- [EXERCISE PROMPT] Set down the whole listing verbatim.

[Object data in JSON]
◆ ◆ ◆ ◆ ◆ ◆ ◆

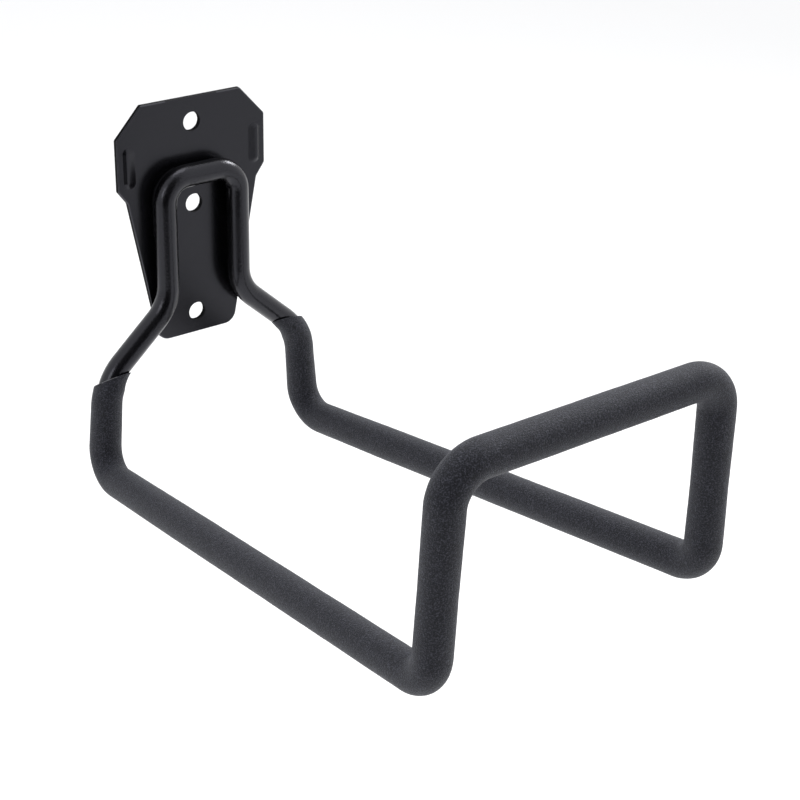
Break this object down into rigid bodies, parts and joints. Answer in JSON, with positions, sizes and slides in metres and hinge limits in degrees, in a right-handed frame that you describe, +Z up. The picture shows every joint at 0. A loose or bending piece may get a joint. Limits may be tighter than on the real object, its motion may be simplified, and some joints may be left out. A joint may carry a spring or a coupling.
{
  "type": "wall guitar hanger",
  "caption": "Wall hanger for a guitar: a flat steel screw plate with a welded closed rod loop forming forward arms and a raised front bar, sleeved in foam.",
  "frame": {"origin": "on the plate's flat back face, on its vertical centreline, halfway between the two lower screw holes", "axes": "+Y into the wall, +X to the right as seen by someone facing the wall, +Z up; the arms reach forward along -Y"},
  "size_m": [0.121, 0.2182, 0.1391],
  "materials": {
    "plate_coat": "black powder coat, satin, on pressed sheet steel",
    "rod_coat": "black powder coat, semi-gloss, on drawn steel rod",
    "weld_coat": "black powder coat over a fillet weld bead",
    "foam": "dark grey closed-cell foam tube, matte and finely grained"
  },
  "bodies": {
    "root": {"wall_plate": "plate_coat", "hook_rod": "rod_coat", "foam_sleeve": "foam", "weld_left": "weld_coat", "weld_right": "weld_coat"}
  },
  "joints": []
}
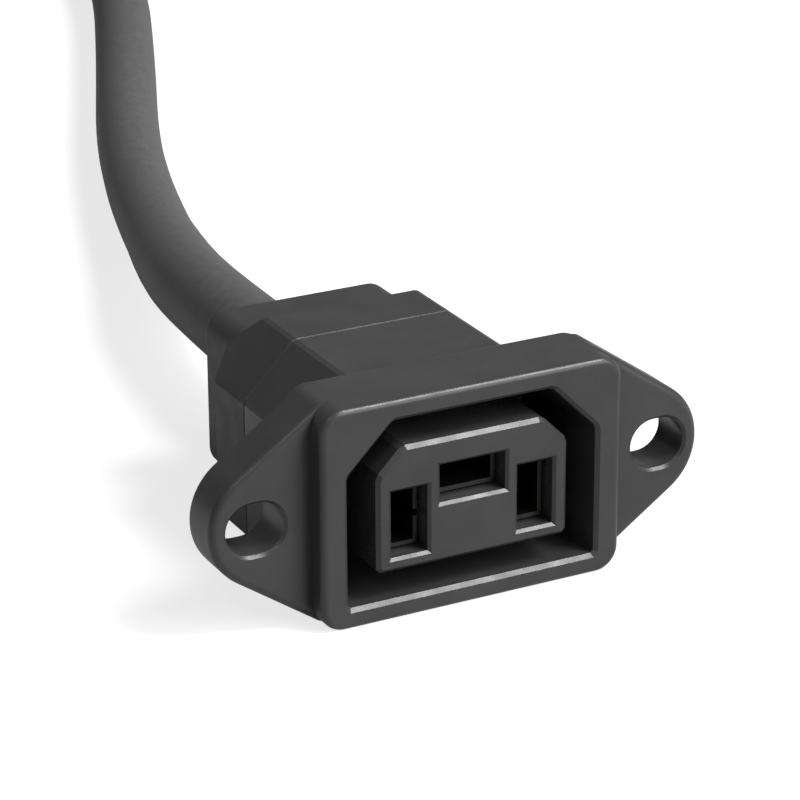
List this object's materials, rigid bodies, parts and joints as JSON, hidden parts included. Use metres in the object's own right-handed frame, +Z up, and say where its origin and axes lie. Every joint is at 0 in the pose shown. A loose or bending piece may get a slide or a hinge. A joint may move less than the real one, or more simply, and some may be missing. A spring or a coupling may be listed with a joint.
{
  "type": "panel-mount power socket with cord",
  "caption": "Chamfered mains power socket with side ears, a moated core with flat contact slots, and a moulded-on round cord that ends in a plug.",
  "frame": {"origin": "middle of the socket's own box, without its cord, on the surface that the flange stands on", "axes": "+X across the socket's two ears, +Y from its front face towards the cord, +Z up"},
  "size_m": [0.1233, 0.3499, 0.0232],
  "materials": {
    "housing_plastic": "fine satin moulded texture",
    "insert_plastic": "satin moulded",
    "hood_plastic": "fine satin moulded texture",
    "cord_jacket": "matt extruded jacket",
    "sleeve_rubber": "matt soft",
    "contact_brass": "folded bright sheet",
    "pin_brass": "smooth solid blade",
    "copper_strand": "stranded",
    "live_insulation": "smooth",
    "neutral_insulation": "smooth",
    "earth_insulation": "smooth",
    "plug_plastic": "satin moulded"
  },
  "bodies": {
    "root": {"front_housing": "housing_plastic", "contact_insert": "insert_plastic", "rear_hood": "hood_plastic", "cord_sleeve": "sleeve_rubber", "live_contact": "contact_brass", "neutral_contact": "contact_brass", "earth_contact": "contact_brass", "live_conductor": "copper_strand", "neutral_conductor": "copper_strand", "earth_conductor": "copper_strand", "live_wire": "live_insulation", "neutral_wire": "neutral_insulation", "earth_wire": "earth_insulation", "cord_run": "cord_jacket", "cord_coil": "cord_jacket", "cord_tail": "cord_jacket", "plug_shroud": "plug_plastic", "plug_grip": "plug_plastic", "plug_sleeve": "sleeve_rubber", "plug_live_pin": "pin_brass", "plug_neutral_pin": "pin_brass", "plug_earth_pin": "pin_brass"}
  },
  "joints": []
}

◆ ◆ ◆ ◆ ◆ ◆ ◆

- [THE REPLY]
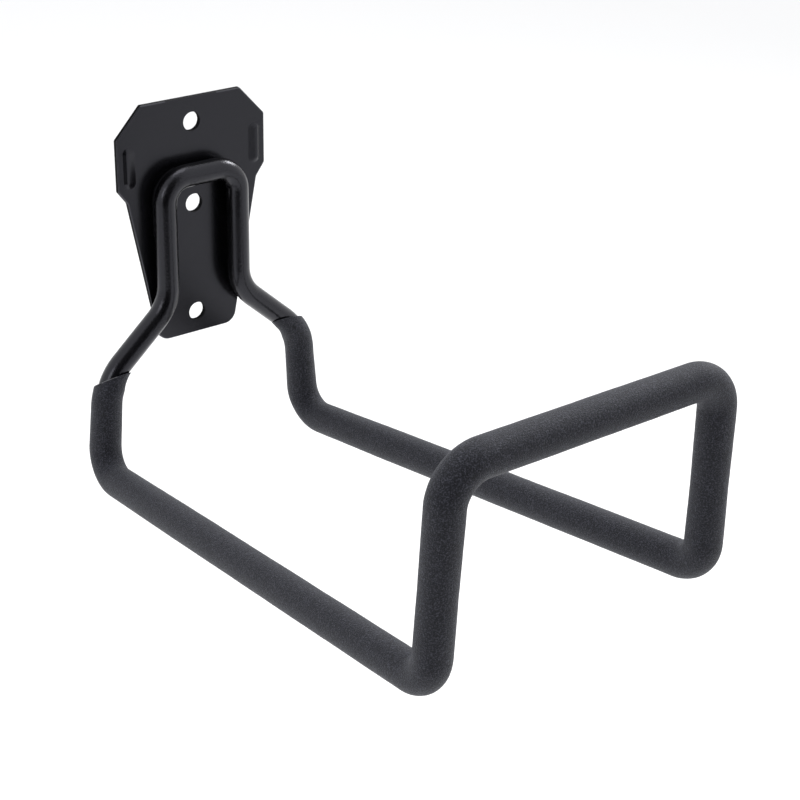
Break this object down into rigid bodies, parts and joints. Answer in JSON, with positions, sizes and slides in metres and hinge limits in degrees, in a right-handed frame that you describe, +Z up. The picture shows every joint at 0. A loose or bending piece may get a joint. Limits may be tighter than on the real object, its motion may be simplified, and some joints may be left out. A joint may carry a spring or a coupling.
{
  "type": "wall guitar hanger",
  "caption": "Wall hanger for a guitar: a flat steel screw plate with a welded closed rod loop forming forward arms and a raised front bar, sleeved in foam.",
  "frame": {"origin": "on the plate's flat back face, on its vertical centreline, halfway between the two lower screw holes", "axes": "+Y into the wall, +X to the right as seen by someone facing the wall, +Z up; the arms reach forward along -Y"},
  "size_m": [0.121, 0.2182, 0.1391],
  "materials": {
    "plate_coat": "black powder coat, satin, on pressed sheet steel",
    "rod_coat": "black powder coat, semi-gloss, on drawn steel rod",
    "weld_coat": "black powder coat over a fillet weld bead",
    "foam": "dark grey closed-cell foam tube, matte and finely grained"
  },
  "bodies": {
    "root": {"wall_plate": "plate_coat", "hook_rod": "rod_coat", "foam_sleeve": "foam", "weld_left": "weld_coat", "weld_right": "weld_coat"}
  },
  "joints": []
}
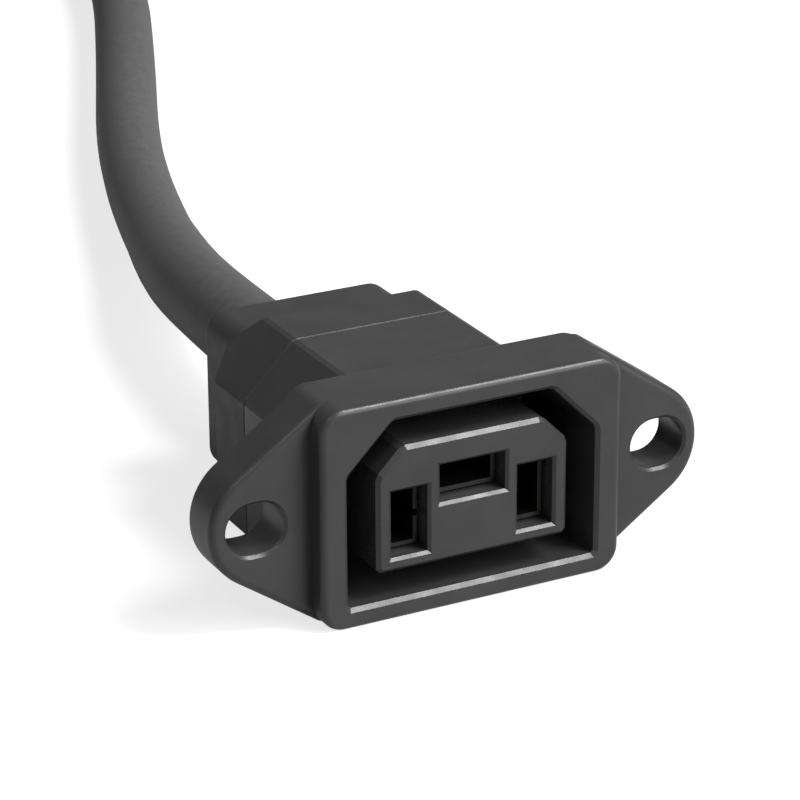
List this object's materials, rigid bodies, parts and joints as JSON, hidden parts included. Use metres in the object's own right-handed frame, +Z up, and say where its origin and axes lie. Every joint is at 0 in the pose shown. A loose or bending piece may get a slide or a hinge. A joint may move less than the real one, or more simply, and some may be missing. A spring or a coupling may be listed with a joint.
{
  "type": "panel-mount power socket with cord",
  "caption": "Chamfered mains power socket with side ears, a moated core with flat contact slots, and a moulded-on round cord that ends in a plug.",
  "frame": {"origin": "middle of the socket's own box, without its cord, on the surface that the flange stands on", "axes": "+X across the socket's two ears, +Y from its front face towards the cord, +Z up"},
  "size_m": [0.1233, 0.3499, 0.0232],
  "materials": {
    "housing_plastic": "fine satin moulded texture",
    "insert_plastic": "satin moulded",
    "hood_plastic": "fine satin moulded texture",
    "cord_jacket": "matt extruded jacket",
    "sleeve_rubber": "matt soft",
    "contact_brass": "folded bright sheet",
    "pin_brass": "smooth solid blade",
    "copper_strand": "stranded",
    "live_insulation": "smooth",
    "neutral_insulation": "smooth",
    "earth_insulation": "smooth",
    "plug_plastic": "satin moulded"
  },
  "bodies": {
    "root": {"front_housing": "housing_plastic", "contact_insert": "insert_plastic", "rear_hood": "hood_plastic", "cord_sleeve": "sleeve_rubber", "live_contact": "contact_brass", "neutral_contact": "contact_brass", "earth_contact": "contact_brass", "live_conductor": "copper_strand", "neutral_conductor": "copper_strand", "earth_conductor": "copper_strand", "live_wire": "live_insulation", "neutral_wire": "neutral_insulation", "earth_wire": "earth_insulation", "cord_run": "cord_jacket", "cord_coil": "cord_jacket", "cord_tail": "cord_jacket", "plug_shroud": "plug_plastic", "plug_grip": "plug_plastic", "plug_sleeve": "sleeve_rubber", "plug_live_pin": "pin_brass", "plug_neutral_pin": "pin_brass", "plug_earth_pin": "pin_brass"}
  },
  "joints": []
}